Direito ao não-esquecimento
Se os antecedentes com mais de cinco anos não são considerados para fins penais, o mesmo não se diga para o direito à informação. Ou seja, isso não será considerado no processo penal, mas continuará indelével na vida do cidadão e para efeitos de história. Ou seja, não pode simplesmente ser apagado. Diz-se isso, porque se não daqui a pouco vão dizer que os jornais terão que apagar os arquivos que mencionaram o crime depois de cinco anos que o cidadão cumprir a pena. Direito ao esquecimento é uma balela. A internet permite o acesso intertemporal das notícias. Isso, infelizmente, é uma realidade que as pessoas querem proibir. É como o Uber. A modernidade chegou, com ela a mudança de costumes. Nada agora se apaga. E o segundo costume que irá ser mudado é que as pessoas irão saber (os jovens já estão com essa consciência) que todos podem mudar. Criminoso ontem, probo hoje. De modo que os conceitos sobre as pessoas serão, aproveitando o conceito de Zygmunt Bauman, os conceitos sobre as pessoas serão líquidos.

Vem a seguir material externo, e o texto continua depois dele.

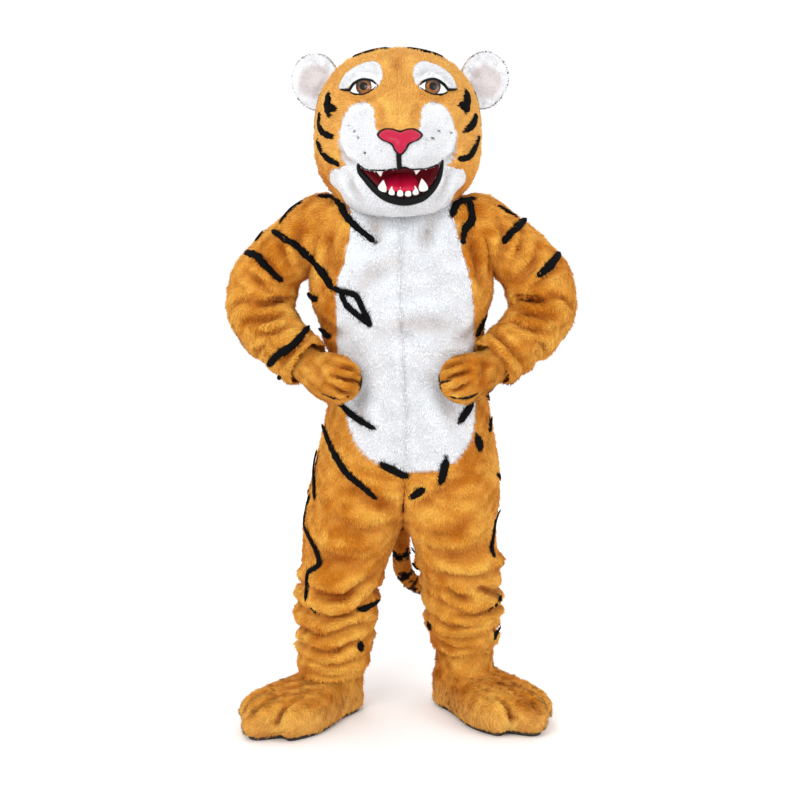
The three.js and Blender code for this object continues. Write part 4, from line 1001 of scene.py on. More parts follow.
# %% Fold tables: the side seen, width, depth, points
BODY_FOLDS = [
    ("front", 20, 6, [(-74, 1420), (-58, 1335)]), ("front", 18, 6, [(84, 1410), (60, 1320)]),
    ("front", 15, 11, [(-176, 1400), (-188, 1330), (-196, 1262), (-222, 1200)]),
    ("front", 12, 8, [(-150, 1370), (-166, 1290), (-190, 1230)]),
    ("front", 15, 10, [(186, 1390), (200, 1320), (214, 1260), (230, 1206)]),
    ("front", 12, 9, [(232, 1400), (240, 1320), (240, 1230)]),
    ("front", 16, 7, [(-214, 1130), (-180, 1100), (-150, 1094)]),
    ("front", 16, 7, [(212, 1120), (186, 1090), (160, 1080)]),
    ("front", 26, 5, [(-40, 1108), (50, 1124), (150, 1118)]),
    ("front", 24, 4, [(-120, 1210), (-60, 1270), (10, 1300)]),
    ("front", 9, 1, [(3, 1440), (6, 1200), (14, 960), (17, 730)]),
    ("front", 22, 6, [(96, 980), (126, 920), (150, 850)]),
    ("front", 20, 5, [(-90, 960), (-110, 900), (-92, 840)]),
    ("front", 7, 5, [(16, 716), (12, 640), (8, 572)]),
    ("front", 20, 8, [(0, 604), (-70, 640), (-160, 706)]),
    ("front", 18, 7, [(24, 604), (90, 650), (170, 712)]),
    ("front", 17, 8, [(-8, 566), (-90, 556), (-190, 596)]),
    ("front", 17, 8, [(24, 566), (110, 548), (200, 590)]),
    ("back", 20, 7, [(-60, 1390), (-110, 1300), (-120, 1200)]),
    ("back", 18, 6, [(70, 1400), (112, 1310), (126, 1220)]),
    ("back", 22, 6, [(-170, 1130), (-60, 1110), (60, 1122), (180, 1100)]),
    ("back", 20, 7, [(-200, 1040), (-90, 1016), (20, 1030)]),
    ("back", 20, 6, [(10, 960), (110, 940), (210, 960)]),
    ("back", 22, 9, [(-210, 700), (-120, 650), (-20, 630)]),
    ("back", 22, 9, [(214, 706), (120, 648), (36, 628)]),
    ("back", 10, 4, [(8, 1440), (12, 1000), (16, 640)]),
    ("left", 18, 7, [(-80, 1060), (0, 1040), (80, 1056)]),
    ("right", 18, 7, [(-80, 1050), (0, 1034), (80, 1050)]),
]
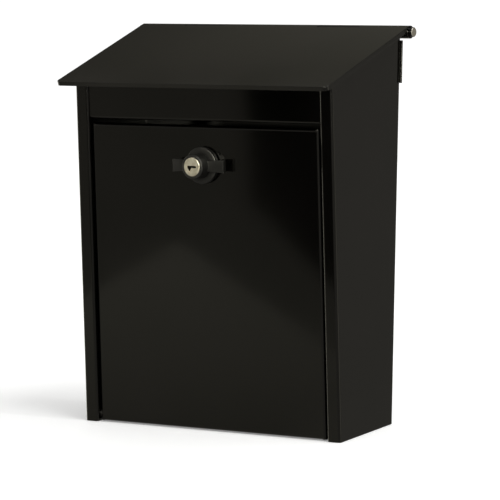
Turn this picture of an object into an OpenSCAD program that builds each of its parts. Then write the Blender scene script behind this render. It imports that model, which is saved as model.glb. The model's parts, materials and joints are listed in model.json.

Hoje um, amanhã outro.
Ficha limpa
A questão dos antecedentes é uma boa solução para o caso das drogas. Ao invés de mexer na criminalidade (opção do legislador), o STF poderia decidir que o crime de porte de drogas para consumo não serve para perda da primariedade. Resolve-se o problema da injustiça e ao mesmo tempo mantém o temor da tipificação que, ao contrário do que muitos dizem, é, sim, um fator de grande valia, pois limita o consumo e, com ele, o tráfico.